• What to do:
Wherever the string "FreeCAD" appears in the listing, copy that line.

• Given entries:
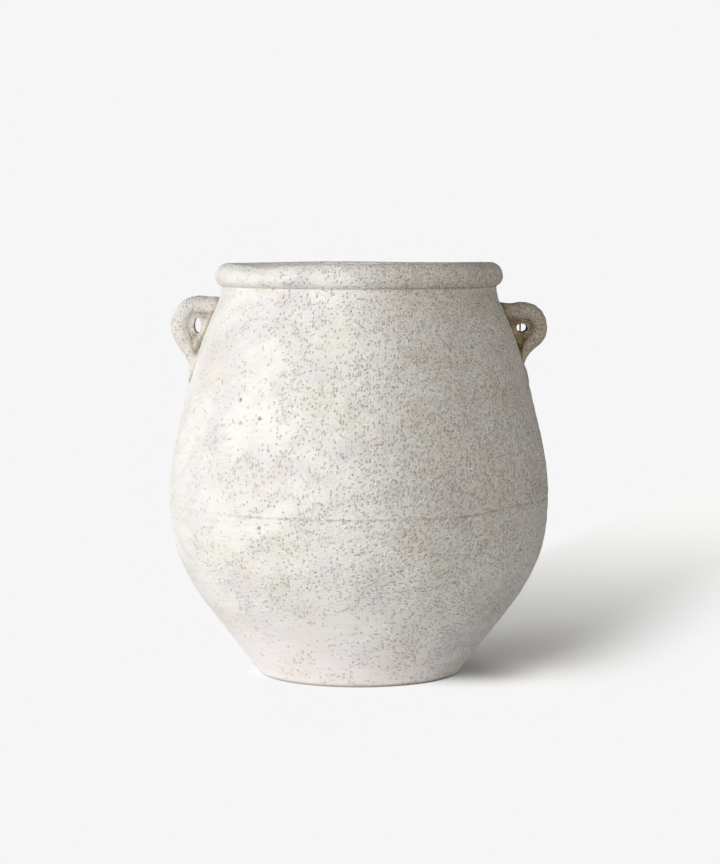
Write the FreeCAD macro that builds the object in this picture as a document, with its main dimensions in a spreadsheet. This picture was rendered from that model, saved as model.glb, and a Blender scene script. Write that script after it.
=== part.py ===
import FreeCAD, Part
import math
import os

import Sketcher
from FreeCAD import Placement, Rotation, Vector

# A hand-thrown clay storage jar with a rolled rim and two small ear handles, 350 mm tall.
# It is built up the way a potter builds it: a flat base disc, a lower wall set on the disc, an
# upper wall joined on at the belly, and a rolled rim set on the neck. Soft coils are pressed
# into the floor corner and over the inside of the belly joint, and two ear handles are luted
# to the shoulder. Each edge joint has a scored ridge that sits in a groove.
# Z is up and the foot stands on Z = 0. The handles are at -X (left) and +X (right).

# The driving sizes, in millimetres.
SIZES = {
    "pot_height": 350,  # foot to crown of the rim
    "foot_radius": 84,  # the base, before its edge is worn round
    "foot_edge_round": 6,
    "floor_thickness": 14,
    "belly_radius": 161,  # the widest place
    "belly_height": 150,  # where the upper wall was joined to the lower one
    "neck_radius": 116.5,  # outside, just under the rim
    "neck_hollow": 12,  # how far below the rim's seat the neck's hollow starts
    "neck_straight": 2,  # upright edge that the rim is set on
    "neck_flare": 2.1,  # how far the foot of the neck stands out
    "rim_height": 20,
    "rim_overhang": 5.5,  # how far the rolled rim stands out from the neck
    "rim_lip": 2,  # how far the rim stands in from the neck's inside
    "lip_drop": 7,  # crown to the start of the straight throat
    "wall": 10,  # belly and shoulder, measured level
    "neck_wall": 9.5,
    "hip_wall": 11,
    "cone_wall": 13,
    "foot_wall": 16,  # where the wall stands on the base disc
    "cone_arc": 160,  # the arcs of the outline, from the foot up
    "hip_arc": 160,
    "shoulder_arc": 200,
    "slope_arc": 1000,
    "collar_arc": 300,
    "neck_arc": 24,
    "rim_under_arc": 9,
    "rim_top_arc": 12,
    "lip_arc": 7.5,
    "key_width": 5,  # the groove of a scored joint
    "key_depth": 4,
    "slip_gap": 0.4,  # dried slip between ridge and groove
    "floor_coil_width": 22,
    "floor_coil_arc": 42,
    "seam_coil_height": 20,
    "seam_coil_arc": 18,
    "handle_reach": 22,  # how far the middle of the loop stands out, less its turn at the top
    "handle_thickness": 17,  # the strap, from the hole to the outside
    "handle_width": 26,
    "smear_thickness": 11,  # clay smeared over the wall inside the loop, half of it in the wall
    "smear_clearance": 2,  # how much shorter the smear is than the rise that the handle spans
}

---

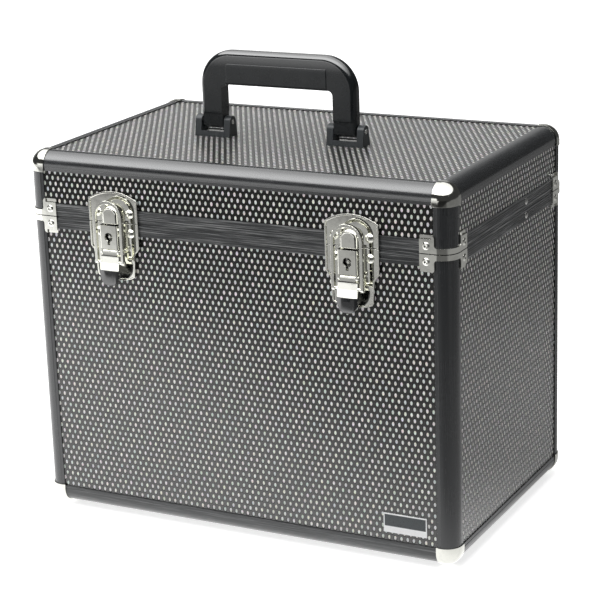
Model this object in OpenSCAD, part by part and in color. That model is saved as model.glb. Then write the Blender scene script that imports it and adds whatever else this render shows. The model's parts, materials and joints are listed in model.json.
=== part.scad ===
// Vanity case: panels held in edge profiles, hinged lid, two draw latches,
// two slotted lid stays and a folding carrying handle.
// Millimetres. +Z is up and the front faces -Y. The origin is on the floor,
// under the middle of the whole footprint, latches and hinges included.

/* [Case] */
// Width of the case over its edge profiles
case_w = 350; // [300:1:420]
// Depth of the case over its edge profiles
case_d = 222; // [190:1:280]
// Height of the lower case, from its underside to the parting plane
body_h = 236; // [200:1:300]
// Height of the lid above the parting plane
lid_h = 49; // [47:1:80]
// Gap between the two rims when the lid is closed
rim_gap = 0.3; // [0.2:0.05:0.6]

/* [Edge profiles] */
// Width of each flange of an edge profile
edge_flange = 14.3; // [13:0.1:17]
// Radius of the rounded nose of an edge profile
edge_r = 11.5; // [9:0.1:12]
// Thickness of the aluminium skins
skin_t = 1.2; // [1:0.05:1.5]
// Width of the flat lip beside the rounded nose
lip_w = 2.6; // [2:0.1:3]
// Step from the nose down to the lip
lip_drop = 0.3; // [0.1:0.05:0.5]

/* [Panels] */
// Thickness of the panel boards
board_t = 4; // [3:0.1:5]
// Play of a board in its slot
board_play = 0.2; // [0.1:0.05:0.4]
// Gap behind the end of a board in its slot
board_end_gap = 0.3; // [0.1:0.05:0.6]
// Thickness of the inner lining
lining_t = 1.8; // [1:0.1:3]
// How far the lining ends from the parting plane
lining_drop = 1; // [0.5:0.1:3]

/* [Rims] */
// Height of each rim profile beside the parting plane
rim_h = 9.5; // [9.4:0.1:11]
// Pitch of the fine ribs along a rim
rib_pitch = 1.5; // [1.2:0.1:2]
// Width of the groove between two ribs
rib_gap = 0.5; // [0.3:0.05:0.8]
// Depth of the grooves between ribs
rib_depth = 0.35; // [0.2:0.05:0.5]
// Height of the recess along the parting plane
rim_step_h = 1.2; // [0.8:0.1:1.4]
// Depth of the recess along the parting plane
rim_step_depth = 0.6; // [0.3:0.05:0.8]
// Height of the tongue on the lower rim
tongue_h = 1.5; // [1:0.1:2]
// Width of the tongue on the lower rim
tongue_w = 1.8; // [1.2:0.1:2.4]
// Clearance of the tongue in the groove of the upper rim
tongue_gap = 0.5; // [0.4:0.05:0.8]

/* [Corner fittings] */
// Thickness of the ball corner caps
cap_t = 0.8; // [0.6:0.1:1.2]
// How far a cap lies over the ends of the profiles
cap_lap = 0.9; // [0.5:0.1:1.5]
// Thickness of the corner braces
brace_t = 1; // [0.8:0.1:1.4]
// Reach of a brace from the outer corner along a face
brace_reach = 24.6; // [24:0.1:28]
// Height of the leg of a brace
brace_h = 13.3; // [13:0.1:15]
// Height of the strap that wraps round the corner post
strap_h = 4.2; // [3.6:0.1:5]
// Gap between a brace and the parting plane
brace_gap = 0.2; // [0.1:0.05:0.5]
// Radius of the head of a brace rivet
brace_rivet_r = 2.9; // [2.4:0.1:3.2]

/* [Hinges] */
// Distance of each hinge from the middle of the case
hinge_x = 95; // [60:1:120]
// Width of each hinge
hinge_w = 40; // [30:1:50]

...

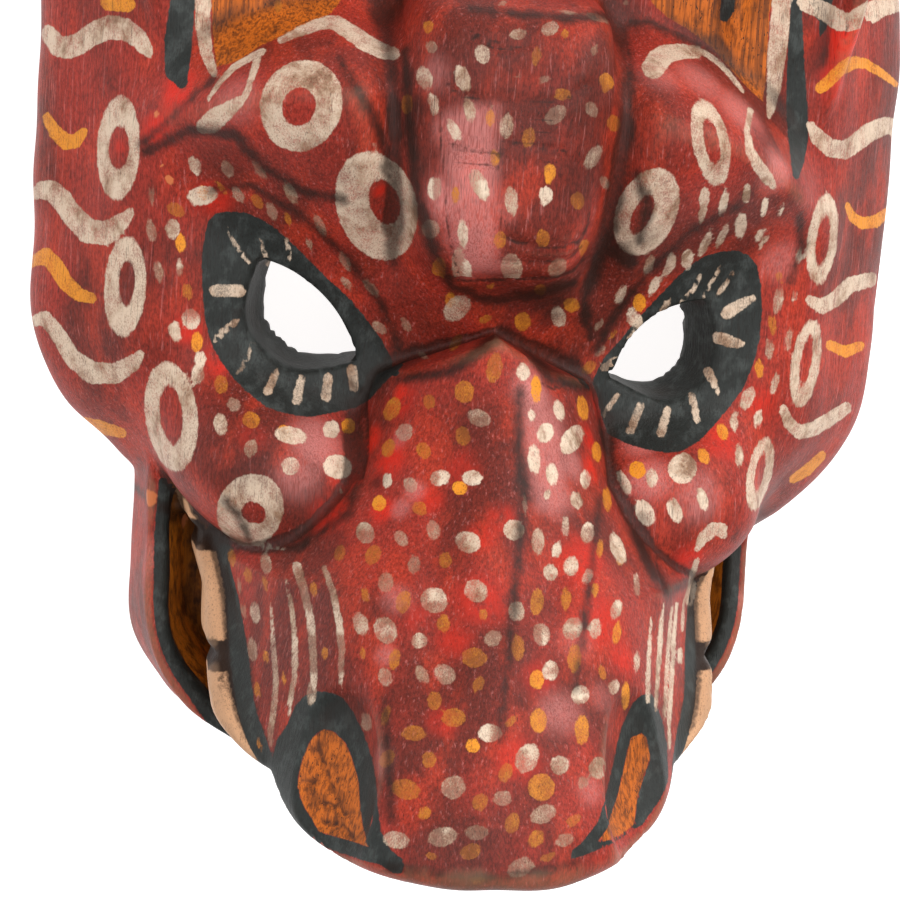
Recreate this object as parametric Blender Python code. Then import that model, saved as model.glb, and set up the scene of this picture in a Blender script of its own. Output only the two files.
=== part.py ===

• Written solution:
Write the FreeCAD macro that builds the object in this picture as a document, with its main dimensions in a spreadsheet. This picture was rendered from that model, saved as model.glb, and a Blender scene script. Write that script after it.
import FreeCAD, Part
from FreeCAD import Placement, Rotation, Vector